In Ohio, the investigation in part concerns the relationship between lobbyist Mohammed Noure Alo and Ohio’s then-deputy treasurer, Amer Ahmad. The men were in touch roughly 14 times a day over a certain period via text and phone, according to court testimony from an agent with the Federal Bureau of Investigation. The treasurer’s office had oversight of the contract…

State Street’s interactions with Mr. Alo, the founding member of a Columbus law firm, began in early 2010, when Mr. Alo met a State Street representative at a campaign event for the state treasurer, according to the FBI agent’s testimony last week during a U.S. court hearing. State Street contacted him with a draft contract for work as a lobbyist and Mr. Alo forwarded that document to Mr. Ahmad, the FBI agent said.

Mr. Alo, who became a registered Ohio lobbyist in 2010, also approached Bank of New York Mellon Corp. with the same request, leaving a voice mail claiming the bank’s existing business with the state was “not really guaranteed to stay with you,” according to the testimony. Both banks were vying for a contract to handle assets held by three Ohio pension funds. Bank of New York Mellon didn’t retain Mr. Alo, while State Street eventually agreed in the contract to pay him $16,000 upfront, according to the FBI testimony. BNY Mellon declined to comment.

Federal officials uncovered what they described as a separate $3.2 million kickback scheme involving an Ohio securities broker and the Ohio treasurer’s office while investigating the State Street deal. They brought charges in that case against Messrs. Alo and Ahmad and two other men. All four have pleaded guilty.

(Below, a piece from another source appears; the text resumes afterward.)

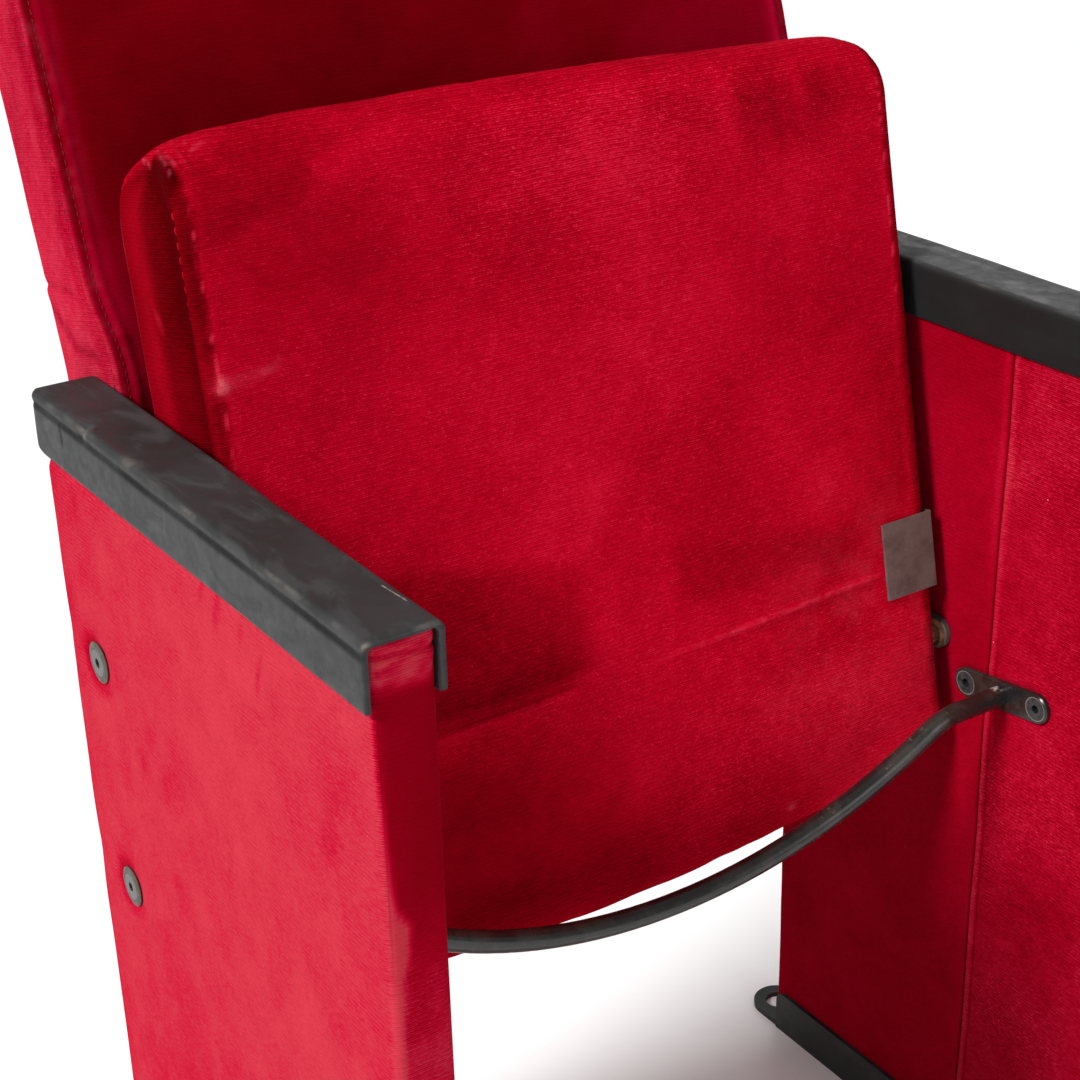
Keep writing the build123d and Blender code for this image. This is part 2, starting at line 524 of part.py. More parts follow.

Reading between the lines, one might guess that Alo is a pay to play entrepreneur. But even if he was the instigator, State Street is culpable if they went along. Moreover, given what a cesspool government-related finance is, you can see why the SEC has taken interest. If State Street was indeed receptive to this kind of pitch in Ohio, they would presumably have been just as receptive with similar “proposals” for other public pension funds.